● Supplied data:
--*--
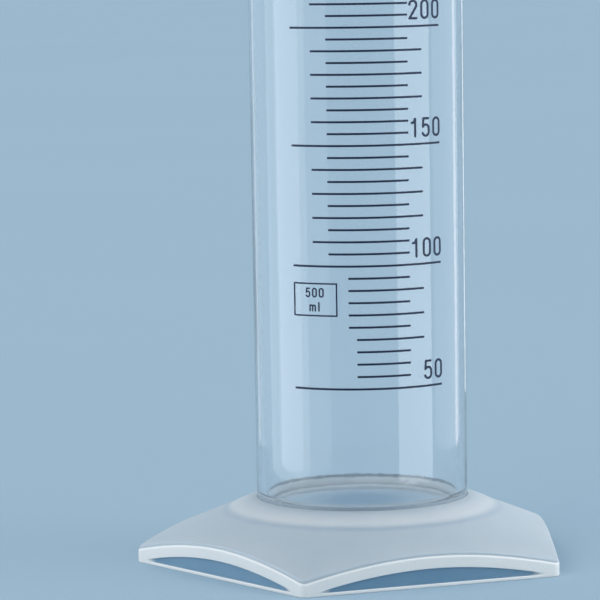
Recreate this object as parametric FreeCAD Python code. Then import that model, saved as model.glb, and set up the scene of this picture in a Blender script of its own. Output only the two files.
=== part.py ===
import FreeCAD, Part
import math
import os

# Graduated measuring cylinder, tall form, 500 ml, in clear plastic with a five-sided frosted foot.
# Millimetres. +Z is up. The origin is on the tube's axis, on the table under the foot.
# The scale faces -Y and the pouring spout points to -X, over one corner of the foot.

Vector = FreeCAD.Vector
ORIGIN = Vector(0, 0, 0)
UP = Vector(0, 0, 1)

# ---------------------------------------------------------------- driving dimensions
TOTAL_HEIGHT = 360.0         # table to rim
CAPACITY_ML = 500
CUBIC_MM_PER_ML = 1000.0

# clear tube
TUBE_RADIUS = 25.35          # outside radius where the tube leaves the foot
OUTER_DRAFT = 0.0018         # growth of the outside radius per mm of height
WALL_AT_FLOOR = 2.35
WALL_AT_RIM = 1.35
WALL_EVEN_HEIGHT = 125.0     # above this height the wall keeps its rim thickness
FLOOR_TOP = 14.4
FLOOR_THICKNESS = 2.4
FLOOR_FILLET = 2.6
SKIRT_BOTTOM = 8.0           # the tube's skirt stands in the foot's channel
SKIRT_INNER_RADIUS = 23.0

# pouring spout and rim
SPOUT_HEIGHT = 17.0          # the spout starts this far below the rim
SPOUT_TIP_REACH = 36.3       # axis to the outside of the spout's tip
SPOUT_TIP_ROUND = 2.2        # outside radius of the tip
SPOUT_ROOT_ANGLE = 4.0       # half width of the spout's keel where it starts, degrees
BEAD_HEIGHT = 2.4
BEAD_PROUD = 0.4
BEAD_ROUND = 0.35

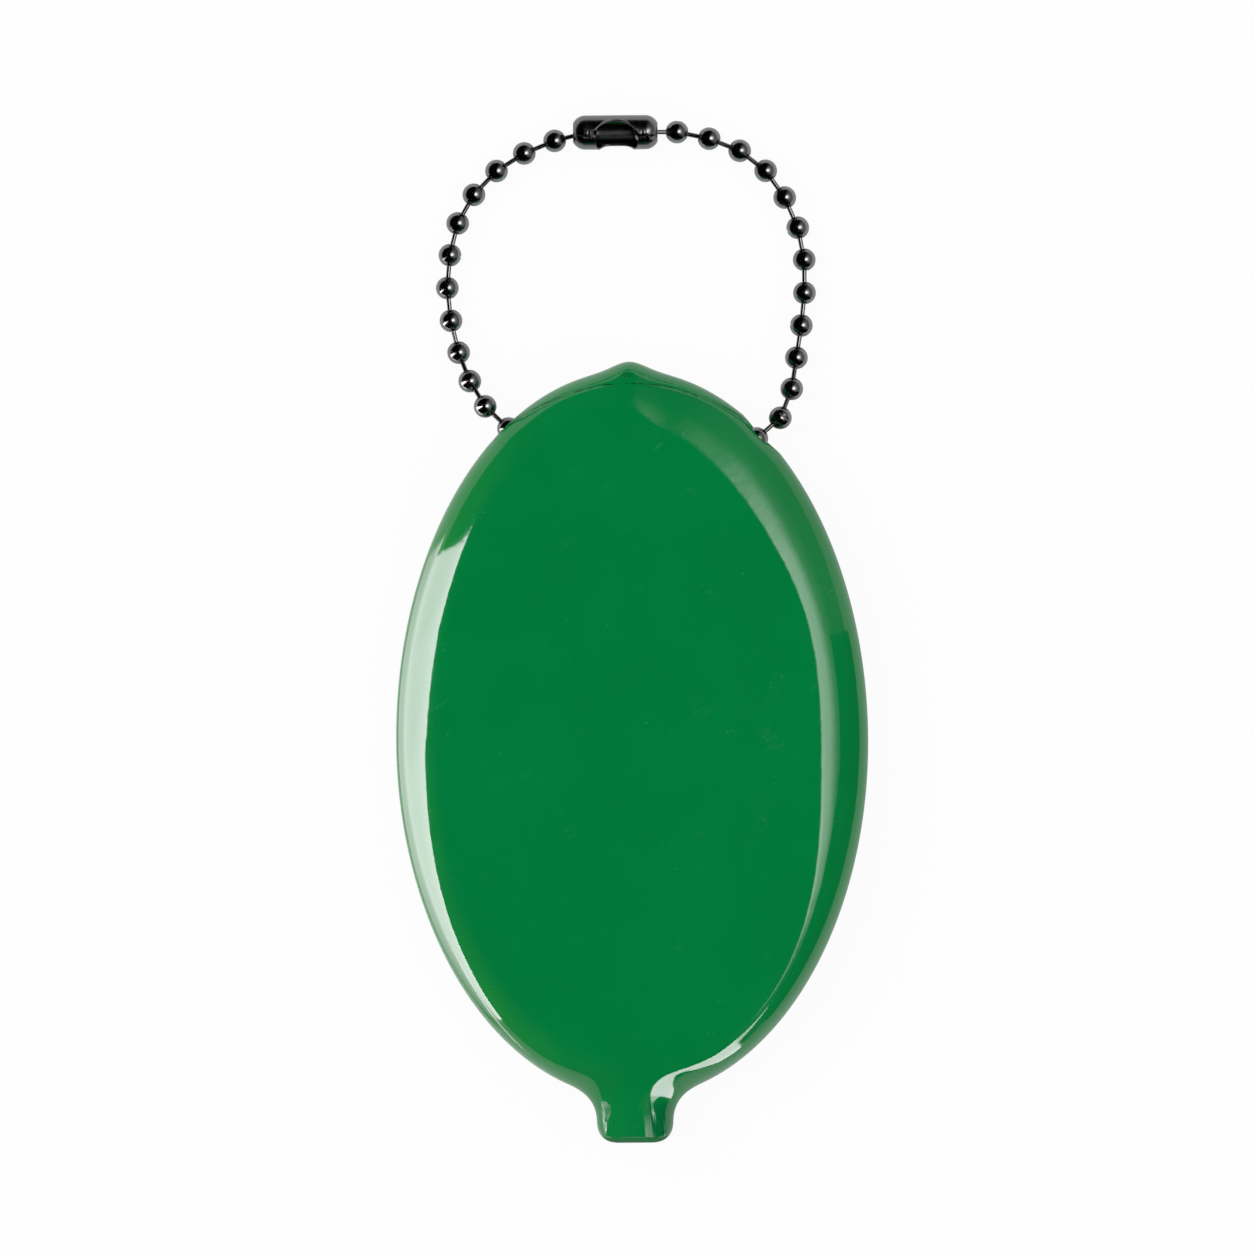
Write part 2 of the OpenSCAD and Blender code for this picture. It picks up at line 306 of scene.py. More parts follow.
class Shader:
    """Adds nodes to a material or world."""

    def __init__(self, owner: bpy.types.Material | bpy.types.World) -> None:
        """Empties the owner's node tree and starts it afresh."""
        owner.use_nodes = True
        self.tree = owner.node_tree
        self.tree.nodes.clear()

    def node(self, kind: str, settings: dict | None = None,
             inputs: dict | None = None) -> bpy.types.Node:
        """One node of any kind.

        Args:
            kind: The node's type.
            settings: Properties to set first.
            inputs: Socket names or numbers with their values or links.

        Returns:
            The node.
        """
        made = self.tree.nodes.new(kind)
        for key, value in (settings or {}).items():
            setattr(made, key, value)
        for key, value in (inputs or {}).items():
            self.feed(made.inputs[key], value)
        return made

    def feed(self, socket: bpy.types.NodeSocket, value: object) -> None:
        """Links a value or socket, or sets a plain value."""
        if isinstance(value, Value):
            value = value.socket
        if isinstance(value, bpy.types.NodeSocket):
            self.tree.links.new(value, socket)
        elif isinstance(value, tuple) and len(value) == 3 and socket.type == "RGBA":
            socket.default_value = (*value, 1.0)
        else:
            socket.default_value = value

    def math(self, operation: str, *values: Value | float, clamp: bool = False) -> Value:
        """One Math node on the values."""
        settings = {"operation": operation, "use_clamp": clamp}
        made = self.node("ShaderNodeMath", settings, dict(enumerate(values)))
        return Value(self, made.outputs[0])

    def attribute(self, name: str) -> Value:
        """The number that is stored at each point of the mesh under this name."""
        return Value(self, self.node("ShaderNodeAttribute", {"attribute_name": name}).outputs["Fac"])

    def ray(self, *kinds: str) -> tuple[Value, ...]:
        """Outputs of one Light Path node."""
        outputs = self.node("ShaderNodeLightPath").outputs
        return tuple(Value(self, outputs[kind]) for kind in kinds)

    def end(self, surface: bpy.types.Node) -> None:
        """Makes a node's first output the material's surface."""
        self.node("ShaderNodeOutputMaterial", inputs={"Surface": surface.outputs[0]})

    def place(self) -> tuple[Value, Value, Value]:
        """Object coordinates as three numbers, in millimetres."""
        where = self.node("ShaderNodeTexCoord").outputs["Object"]
        parts = self.node("ShaderNodeSeparateXYZ", inputs={0: where}).outputs
        return tuple(Value(self, part) * (1 / MM) for part in parts)

    def noise(self, size: float, detail: float = 2.0, stretch: Colour = (1, 1, 1),
              rough: float = 0.5) -> Value:
        """Noise between 0 and 1 on Object coordinates.

        Args:
            size: Size of a blotch in millimetres.
            detail: Number of finer layers.
            stretch: How much finer it is along each axis.
            rough: Weight of the finer layers.

        Returns:
            The noise.
        """
        where = self.node("ShaderNodeTexCoord").outputs["Object"]
        scale = tuple(s / (size * MM) for s in stretch)
        scaled = self.node("ShaderNodeMapping", inputs={"Vector": where, "Scale": scale})
        made = self.node("ShaderNodeTexNoise", inputs={
            "Vector": scaled.outputs[0], "Scale": 1.0, "Detail": detail, "Roughness": rough})
        return Value(self, made.outputs[0])

    def blend(self, share: Value | float, a: Colour | bpy.types.NodeSocket,
              b: Colour | bpy.types.NodeSocket) -> bpy.types.NodeSocket:
        """Mix of two colours: a at share 0 and b at share 1."""
        made = self.node("ShaderNodeMix", {"data_type": "RGBA"}, {"Factor": share, 6: a, 7: b})
        return made.outputs[2]

    def bump(self, height: Value, depth: float) -> bpy.types.NodeSocket:
        """Bump from a height between 0 and 1, with its depth in millimetres."""
        inputs = {"Height": height, "Strength": 1.0, "Distance": depth * MM}
        return self.node("ShaderNodeBump", inputs=inputs).outputs[0]


# --- finishes --------------------------------------------------------------------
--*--
● Task to carry out: Reproduce each entry above exactly, keeping every word.

● Correct response:
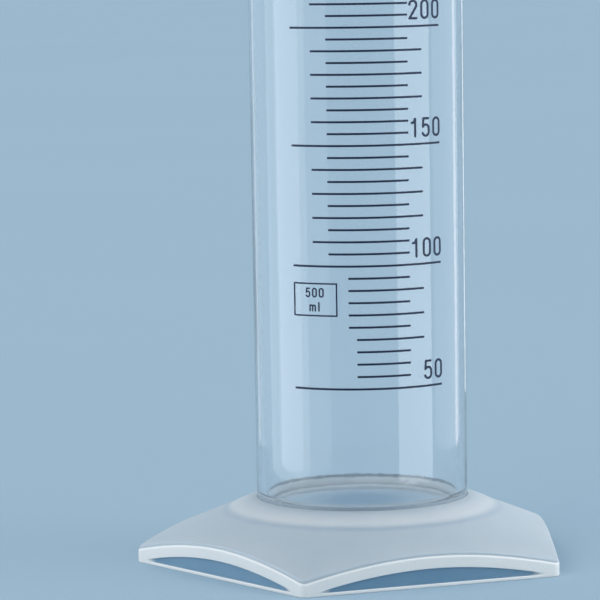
Recreate this object as parametric FreeCAD Python code. Then import that model, saved as model.glb, and set up the scene of this picture in a Blender script of its own. Output only the two files.
=== part.py ===
import FreeCAD, Part
import math
import os

# Graduated measuring cylinder, tall form, 500 ml, in clear plastic with a five-sided frosted foot.
# Millimetres. +Z is up. The origin is on the tube's axis, on the table under the foot.
# The scale faces -Y and the pouring spout points to -X, over one corner of the foot.

Vector = FreeCAD.Vector
ORIGIN = Vector(0, 0, 0)
UP = Vector(0, 0, 1)

# ---------------------------------------------------------------- driving dimensions
TOTAL_HEIGHT = 360.0         # table to rim
CAPACITY_ML = 500
CUBIC_MM_PER_ML = 1000.0

# clear tube
TUBE_RADIUS = 25.35          # outside radius where the tube leaves the foot
OUTER_DRAFT = 0.0018         # growth of the outside radius per mm of height
WALL_AT_FLOOR = 2.35
WALL_AT_RIM = 1.35
WALL_EVEN_HEIGHT = 125.0     # above this height the wall keeps its rim thickness
FLOOR_TOP = 14.4
FLOOR_THICKNESS = 2.4
FLOOR_FILLET = 2.6
SKIRT_BOTTOM = 8.0           # the tube's skirt stands in the foot's channel
SKIRT_INNER_RADIUS = 23.0

# pouring spout and rim
SPOUT_HEIGHT = 17.0          # the spout starts this far below the rim
SPOUT_TIP_REACH = 36.3       # axis to the outside of the spout's tip
SPOUT_TIP_ROUND = 2.2        # outside radius of the tip
SPOUT_ROOT_ANGLE = 4.0       # half width of the spout's keel where it starts, degrees
BEAD_HEIGHT = 2.4
BEAD_PROUD = 0.4
BEAD_ROUND = 0.35

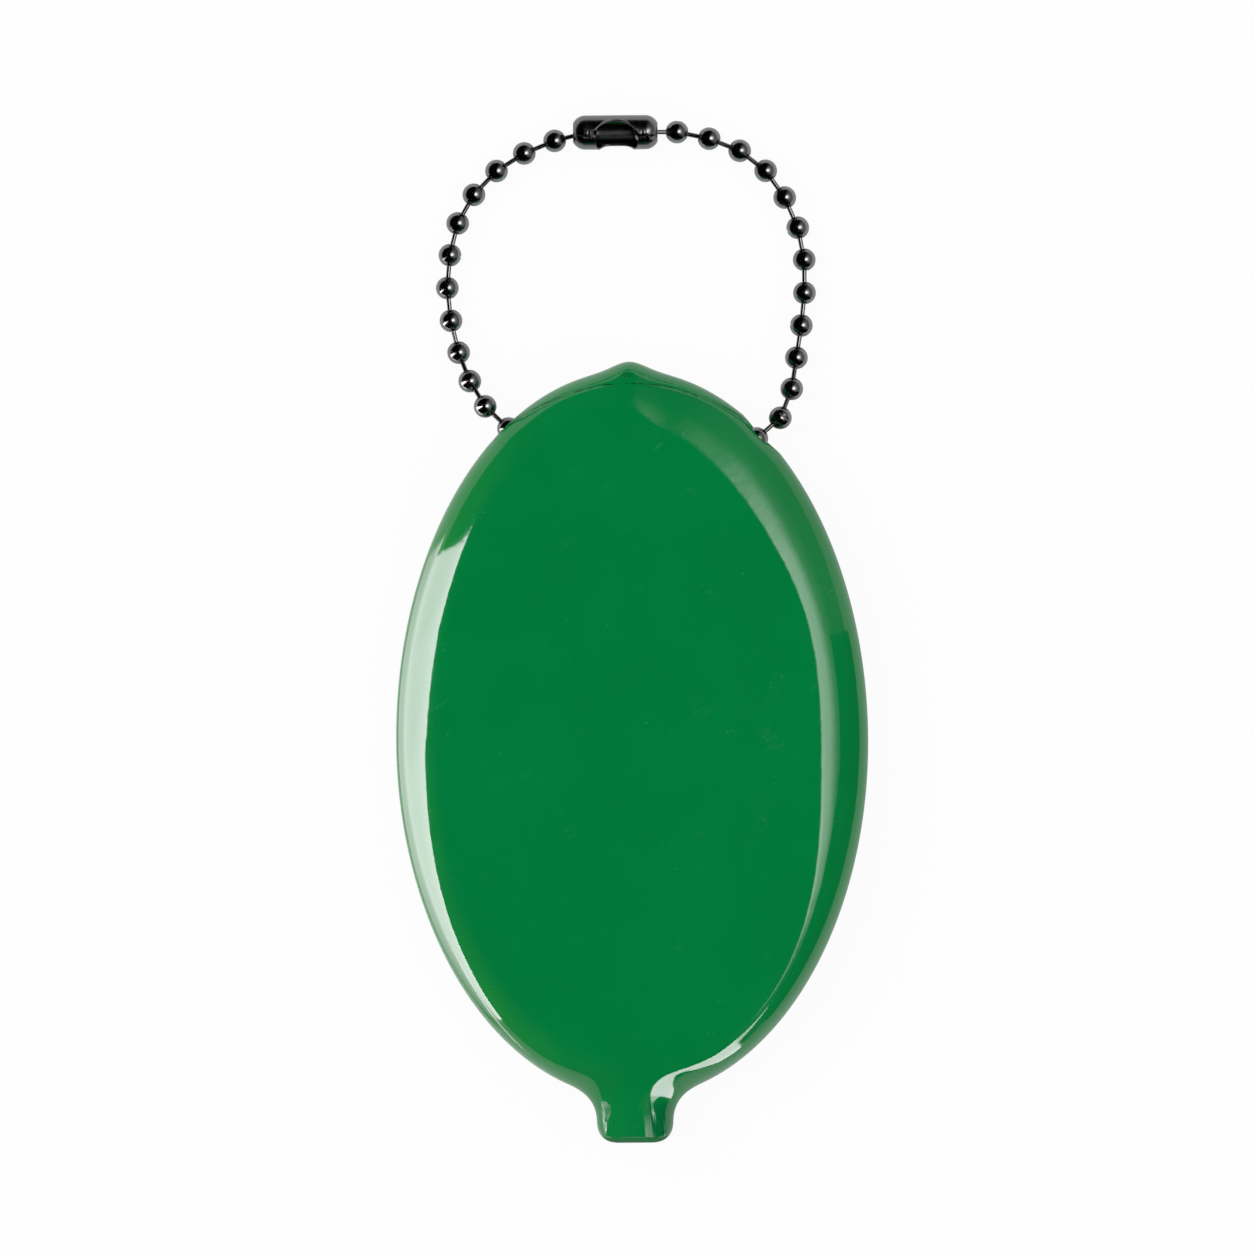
Write part 2 of the OpenSCAD and Blender code for this picture. It picks up at line 306 of scene.py. More parts follow.
class Shader:
    """Adds nodes to a material or world."""

    def __init__(self, owner: bpy.types.Material | bpy.types.World) -> None:
        """Empties the owner's node tree and starts it afresh."""
        owner.use_nodes = True
        self.tree = owner.node_tree
        self.tree.nodes.clear()

    def node(self, kind: str, settings: dict | None = None,
             inputs: dict | None = None) -> bpy.types.Node:
        """One node of any kind.

        Args:
            kind: The node's type.
            settings: Properties to set first.
            inputs: Socket names or numbers with their values or links.

        Returns:
            The node.
        """
        made = self.tree.nodes.new(kind)
        for key, value in (settings or {}).items():
            setattr(made, key, value)
        for key, value in (inputs or {}).items():
            self.feed(made.inputs[key], value)
        return made

    def feed(self, socket: bpy.types.NodeSocket, value: object) -> None:
        """Links a value or socket, or sets a plain value."""
        if isinstance(value, Value):
            value = value.socket
        if isinstance(value, bpy.types.NodeSocket):
            self.tree.links.new(value, socket)
        elif isinstance(value, tuple) and len(value) == 3 and socket.type == "RGBA":
            socket.default_value = (*value, 1.0)
        else:
            socket.default_value = value

    def math(self, operation: str, *values: Value | float, clamp: bool = False) -> Value:
        """One Math node on the values."""
        settings = {"operation": operation, "use_clamp": clamp}
        made = self.node("ShaderNodeMath", settings, dict(enumerate(values)))
        return Value(self, made.outputs[0])

    def attribute(self, name: str) -> Value:
        """The number that is stored at each point of the mesh under this name."""
        return Value(self, self.node("ShaderNodeAttribute", {"attribute_name": name}).outputs["Fac"])

    def ray(self, *kinds: str) -> tuple[Value, ...]:
        """Outputs of one Light Path node."""
        outputs = self.node("ShaderNodeLightPath").outputs
        return tuple(Value(self, outputs[kind]) for kind in kinds)

    def end(self, surface: bpy.types.Node) -> None:
        """Makes a node's first output the material's surface."""
        self.node("ShaderNodeOutputMaterial", inputs={"Surface": surface.outputs[0]})

    def place(self) -> tuple[Value, Value, Value]:
        """Object coordinates as three numbers, in millimetres."""
        where = self.node("ShaderNodeTexCoord").outputs["Object"]
        parts = self.node("ShaderNodeSeparateXYZ", inputs={0: where}).outputs
        return tuple(Value(self, part) * (1 / MM) for part in parts)

    def noise(self, size: float, detail: float = 2.0, stretch: Colour = (1, 1, 1),
              rough: float = 0.5) -> Value:
        """Noise between 0 and 1 on Object coordinates.

        Args:
            size: Size of a blotch in millimetres.
            detail: Number of finer layers.
            stretch: How much finer it is along each axis.
            rough: Weight of the finer layers.

        Returns:
            The noise.
        """
        where = self.node("ShaderNodeTexCoord").outputs["Object"]
        scale = tuple(s / (size * MM) for s in stretch)
        scaled = self.node("ShaderNodeMapping", inputs={"Vector": where, "Scale": scale})
        made = self.node("ShaderNodeTexNoise", inputs={
            "Vector": scaled.outputs[0], "Scale": 1.0, "Detail": detail, "Roughness": rough})
        return Value(self, made.outputs[0])

    def blend(self, share: Value | float, a: Colour | bpy.types.NodeSocket,
              b: Colour | bpy.types.NodeSocket) -> bpy.types.NodeSocket:
        """Mix of two colours: a at share 0 and b at share 1."""
        made = self.node("ShaderNodeMix", {"data_type": "RGBA"}, {"Factor": share, 6: a, 7: b})
        return made.outputs[2]

    def bump(self, height: Value, depth: float) -> bpy.types.NodeSocket:
        """Bump from a height between 0 and 1, with its depth in millimetres."""
        inputs = {"Height": height, "Strength": 1.0, "Distance": depth * MM}
        return self.node("ShaderNodeBump", inputs=inputs).outputs[0]


# --- finishes --------------------------------------------------------------------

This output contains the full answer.